Sam y Suzy escapan porque ambos son unos rebeldes. Sam es huérfano, un niño díscolo y bastante impopular entre sus compañeros. Suzy es la hija primogénita de la familia Bishop, tiene tendencia a las rabietas súbitas y se sabe infeliz. La rebeldía de ambos, el saberse incomprendidos e únicos, los une, como a otros les une un concierto de Rosendo. Este amor entre adolescentes solitarios ya lo habíamos visto antes en Margot y Richie Tenenbaum, tienda de campaña incluida. Pero si el amor de los hermanos Tenenbaum era reprimido y algo trágico, el de Sam y Suzy es libre y lleno de descubrimientos. Anderson da lo mejor de sí al retratar la historia de ambos: el primer encuentro; la correspondencia amorosa; su acampada en una playa donde toman el sol, se dan el primer beso y bailan al ritmo de Le temps de L'amour, de Françoise Hardy, mientras, poco a poco, sin que se den cuenta, el pasado les va cercando.




Esta primera parte de la película es la que funciona. Luego, las autoridades públicas y familiares llegan y los separan, y Anderson se ve con media película más que rellenar, y un clímax y una resolución con las que rematar la faena. De todos los colaboradores con los que Anderson ha escrito sus guiones, quizás sea Roman Coppola el que peor ha sabido sacar partido del universo del director. Resulta curioso. El mejor Anderson es aquel en el que la figura del padre proyecta su desconcertante sombra sobre las neurosis y las inseguridades del hijo. Pienso en Royal Tenembaum, en Steve Zissou, en Mr. Fox. Y uno se imaginaría al señor Coppola Sr. siendo un Vito Corleone, un Kurtz con sus vástagos, pero parece que no fue así. Las películas escritas con Coppola Jr. (The Darjeeling Project y ésta) languidecen de una manera u otra, por falta de un conflicto paterno-filial como Dios manda. El odio de Suzy hacia sus padres es otra cosa. Suzy es demasiado joven para tomar sus fobias en serio. De la misma manera, Sam y Suzy son aún demasiado niños, demasiado inocentes, como para que su amor no deje de ser una cosa de chavales. Ambos piensan aún más en casarse que en follar. Nada que ver con los niños de Adiós, cigüeña, adiós



En definitiva, Moonrise Kingdom parece ser una película de transición. Existen demasiadas cosas prestadas de previas obras de Anderson. La inundación del final y la presentación del hogar de los Bishop al principio parecen extraídos del rodaje de Fantastic Mr. Fox, la amistad entre Sam y el capitán Sharp parece inspirada en la amistad entre Mark Fischer y Herman Blume en Rushmore, los uniformes de marino de The Life Aquatic dan paso al uniforme de boy scout.
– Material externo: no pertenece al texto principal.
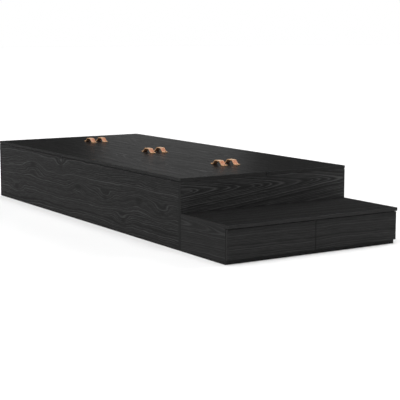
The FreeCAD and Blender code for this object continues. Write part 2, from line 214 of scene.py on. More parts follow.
def tree_years(tree, log, taper, ring):
    """Distance from the log's heart, in growth rings."""
    flat = add(tree, "ShaderNodeVectorMath", {0: log, 1: (0.0, 1.0, 1.0)}, operation="MULTIPLY")
    radius = add(tree, "ShaderNodeVectorMath", {0: flat}, output="Value", operation="LENGTH")
    down = add(tree, "ShaderNodeSeparateXYZ", {0: log}, output="X")
    tapered = add(tree, "ShaderNodeMath", {0: down, 1: taper, 2: radius}, operation="MULTIPLY_ADD")
    return add(tree, "ShaderNodeMath", {0: tapered, 1: ring * MM}, operation="DIVIDE")


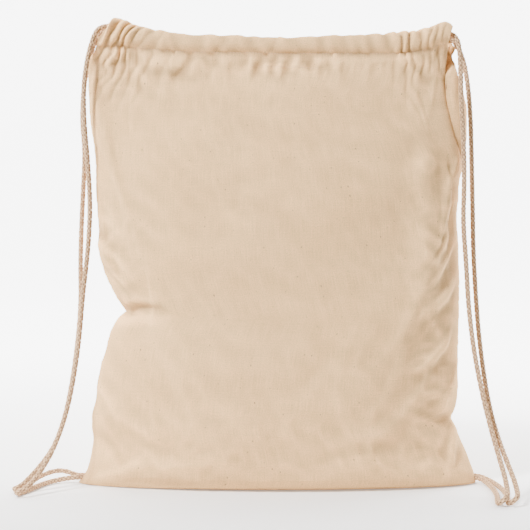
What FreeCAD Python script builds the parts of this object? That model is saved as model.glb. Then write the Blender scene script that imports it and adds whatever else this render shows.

Y así. ¿Qué nos deparará entonces el cine de Wes Anderson en el futuro? Uno puede pensar en el evidente pulso literario del director, en  su pasión bibliófila. Y entonces resulta fácil soñar que Wes Anderson será el primer director en rodar la gran Novela Americana. Por supuesto, una gran Novela Americana con familias desestructuradas, persecuciones épicas, viajes iniciáticos, y una voz en off que puede ser la de un joven ventrílocuo cuyo padre murió en el 11/9, que si algo tiene el cine de Wes Anderson es simpatía. O también puede continuar como hasta ahora, haciendo libros troquelados en los que uno tira de una palanquita de cartón y un tiovivo se pone en movimiento, y en él va el niño que Wes Anderson fue, y nos sonríe. Si este es el caso, esperemos que en la próxima entrega de su colección Wes Anderson nos salude desde una montaña rusa.